* **PROBLEM TO SOLVE**
Repeat exactly and only the lines from the line containing "Write part 2" through the line containing "faces = bands(len(rings), size)", both included.

BEGIN EXCERPTED DATA

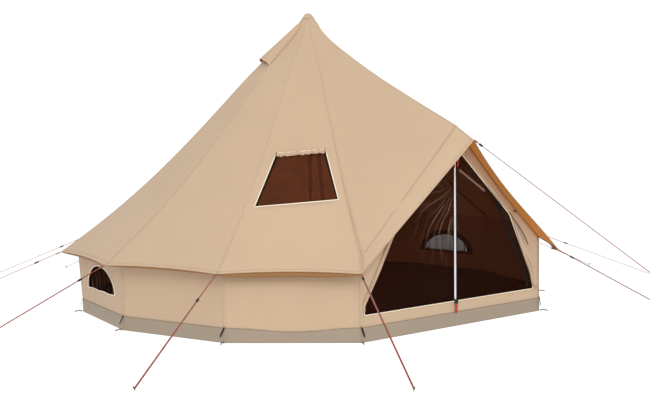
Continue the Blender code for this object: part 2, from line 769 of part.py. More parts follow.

END EXCERPTED DATA
BEGIN EXCERPTED DATA

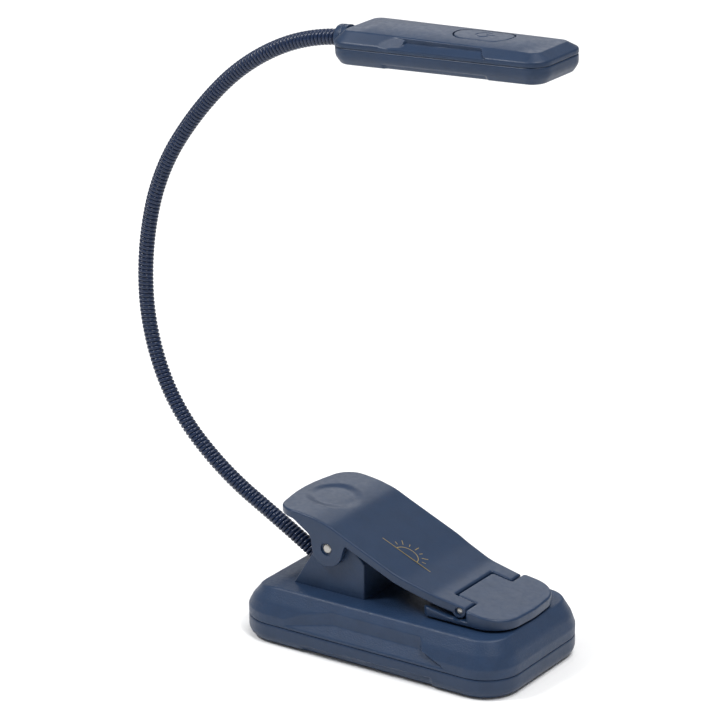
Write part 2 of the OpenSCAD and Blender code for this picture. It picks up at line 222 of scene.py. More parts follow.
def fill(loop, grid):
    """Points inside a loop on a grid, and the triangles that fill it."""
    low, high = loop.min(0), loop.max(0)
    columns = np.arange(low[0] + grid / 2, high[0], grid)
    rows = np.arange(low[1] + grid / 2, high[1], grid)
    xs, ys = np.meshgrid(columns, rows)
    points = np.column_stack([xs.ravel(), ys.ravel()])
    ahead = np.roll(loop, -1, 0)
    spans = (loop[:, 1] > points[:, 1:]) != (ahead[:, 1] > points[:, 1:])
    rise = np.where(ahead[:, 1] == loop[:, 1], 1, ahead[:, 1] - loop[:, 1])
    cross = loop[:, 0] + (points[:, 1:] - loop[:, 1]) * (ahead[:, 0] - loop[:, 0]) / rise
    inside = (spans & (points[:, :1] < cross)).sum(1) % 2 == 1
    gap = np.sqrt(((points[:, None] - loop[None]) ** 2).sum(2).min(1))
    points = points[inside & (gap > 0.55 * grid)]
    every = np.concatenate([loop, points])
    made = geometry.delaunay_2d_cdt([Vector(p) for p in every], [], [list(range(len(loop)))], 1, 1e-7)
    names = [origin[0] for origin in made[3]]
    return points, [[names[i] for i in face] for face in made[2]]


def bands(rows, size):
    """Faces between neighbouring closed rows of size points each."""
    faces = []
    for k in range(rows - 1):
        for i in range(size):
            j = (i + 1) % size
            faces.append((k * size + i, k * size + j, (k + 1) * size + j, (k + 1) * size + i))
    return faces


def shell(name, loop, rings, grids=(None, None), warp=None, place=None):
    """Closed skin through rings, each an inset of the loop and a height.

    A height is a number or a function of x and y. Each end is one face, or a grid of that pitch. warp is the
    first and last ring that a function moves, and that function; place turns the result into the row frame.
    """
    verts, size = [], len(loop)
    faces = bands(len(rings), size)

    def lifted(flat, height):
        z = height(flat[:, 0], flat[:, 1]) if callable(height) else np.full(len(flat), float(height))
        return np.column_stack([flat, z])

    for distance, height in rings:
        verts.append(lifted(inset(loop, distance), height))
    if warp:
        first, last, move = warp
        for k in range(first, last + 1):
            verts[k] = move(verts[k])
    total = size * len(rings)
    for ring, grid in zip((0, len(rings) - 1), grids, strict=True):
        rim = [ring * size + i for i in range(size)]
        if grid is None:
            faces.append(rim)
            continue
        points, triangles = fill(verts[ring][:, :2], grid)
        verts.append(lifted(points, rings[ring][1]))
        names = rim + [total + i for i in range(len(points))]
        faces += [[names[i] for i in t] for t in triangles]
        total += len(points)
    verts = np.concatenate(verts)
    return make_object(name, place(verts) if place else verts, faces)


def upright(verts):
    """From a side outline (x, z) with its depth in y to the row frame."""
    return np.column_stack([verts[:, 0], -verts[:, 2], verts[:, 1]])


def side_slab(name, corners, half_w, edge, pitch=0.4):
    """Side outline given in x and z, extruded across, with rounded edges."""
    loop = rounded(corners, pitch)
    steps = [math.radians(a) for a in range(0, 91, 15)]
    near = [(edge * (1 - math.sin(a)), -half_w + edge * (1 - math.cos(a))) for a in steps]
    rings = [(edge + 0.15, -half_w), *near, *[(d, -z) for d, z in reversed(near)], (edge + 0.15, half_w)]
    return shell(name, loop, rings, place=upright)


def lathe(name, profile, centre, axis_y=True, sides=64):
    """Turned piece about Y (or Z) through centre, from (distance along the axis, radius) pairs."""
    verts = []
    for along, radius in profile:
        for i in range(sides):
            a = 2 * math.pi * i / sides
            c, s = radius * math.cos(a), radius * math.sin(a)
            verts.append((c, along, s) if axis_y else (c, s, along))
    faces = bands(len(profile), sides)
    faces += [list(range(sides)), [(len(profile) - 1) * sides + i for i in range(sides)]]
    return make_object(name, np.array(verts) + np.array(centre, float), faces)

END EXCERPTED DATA

* **SOLUTION FOR THIS TASK**
Write part 2 of the OpenSCAD and Blender code for this picture. It picks up at line 222 of scene.py. More parts follow.
def fill(loop, grid):
    """Points inside a loop on a grid, and the triangles that fill it."""
    low, high = loop.min(0), loop.max(0)
    columns = np.arange(low[0] + grid / 2, high[0], grid)
    rows = np.arange(low[1] + grid / 2, high[1], grid)
    xs, ys = np.meshgrid(columns, rows)
    points = np.column_stack([xs.ravel(), ys.ravel()])
    ahead = np.roll(loop, -1, 0)
    spans = (loop[:, 1] > points[:, 1:]) != (ahead[:, 1] > points[:, 1:])
    rise = np.where(ahead[:, 1] == loop[:, 1], 1, ahead[:, 1] - loop[:, 1])
    cross = loop[:, 0] + (points[:, 1:] - loop[:, 1]) * (ahead[:, 0] - loop[:, 0]) / rise
    inside = (spans & (points[:, :1] < cross)).sum(1) % 2 == 1
    gap = np.sqrt(((points[:, None] - loop[None]) ** 2).sum(2).min(1))
    points = points[inside & (gap > 0.55 * grid)]
    every = np.concatenate([loop, points])
    made = geometry.delaunay_2d_cdt([Vector(p) for p in every], [], [list(range(len(loop)))], 1, 1e-7)
    names = [origin[0] for origin in made[3]]
    return points, [[names[i] for i in face] for face in made[2]]


def bands(rows, size):
    """Faces between neighbouring closed rows of size points each."""
    faces = []
    for k in range(rows - 1):
        for i in range(size):
            j = (i + 1) % size
            faces.append((k * size + i, k * size + j, (k + 1) * size + j, (k + 1) * size + i))
    return faces


def shell(name, loop, rings, grids=(None, None), warp=None, place=None):
    """Closed skin through rings, each an inset of the loop and a height.

    A height is a number or a function of x and y. Each end is one face, or a grid of that pitch. warp is the
    first and last ring that a function moves, and that function; place turns the result into the row frame.
    """
    verts, size = [], len(loop)
    faces = bands(len(rings), size)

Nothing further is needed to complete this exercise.